The reason I say "even today" about the political climate is that war supporters still can't wean themselves from these habits of thought. Upthread someone confesses to agreeing with Hitchens about "anti-Americans" like Noam Chomsky. Noam Chomsky, for all his manifest and erfectly human faults, has spent a life writing and giving lectures to thousands about US foreign policy, at little or no profit to himself, and that's not even his day job. You think he does this to turn his native country over to its enemies? So do you think he needs moralistic lectures from a drunken Trotskyite British ex-pat like Christopher Hitchens? Please. Chomsky probably receives more personal vituperation and orchestrated slander than any nonpolitician in American political life, which is a pretty odd effort to go to for someone whose views are supposed so self-evidently crackpot.

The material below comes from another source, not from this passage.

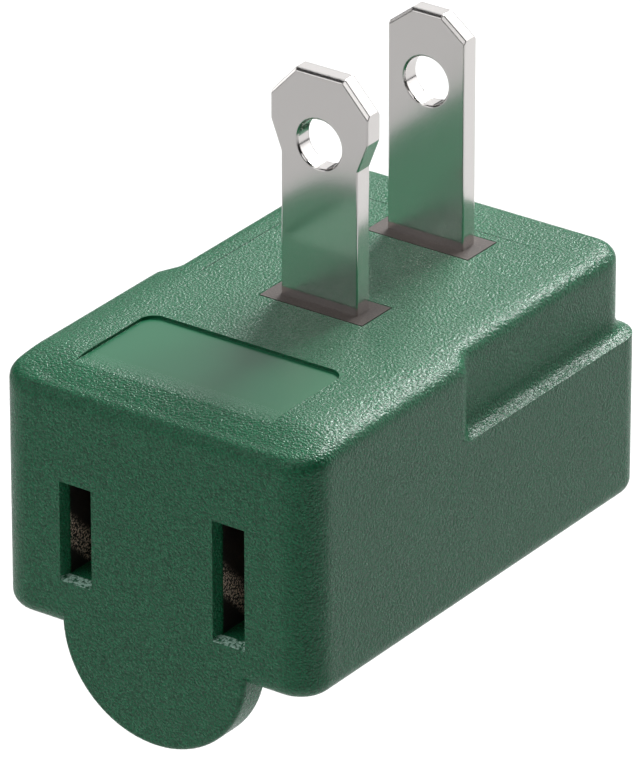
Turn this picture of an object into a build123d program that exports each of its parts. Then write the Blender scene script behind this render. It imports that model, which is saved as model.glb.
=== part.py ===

Maybe that's because he's actually proven right a good deal of the time? Recall shortly after the invasion of Afghanistan (the "good" war of course, which all decent patriots support) when Chomsky was derided as a nutball by the smart people at the Note and Slate (and Salon) for predicting that the US would commit human rights abuses that would be covered up and if that failed, rationalized by the US media? How crackpot does that sound now?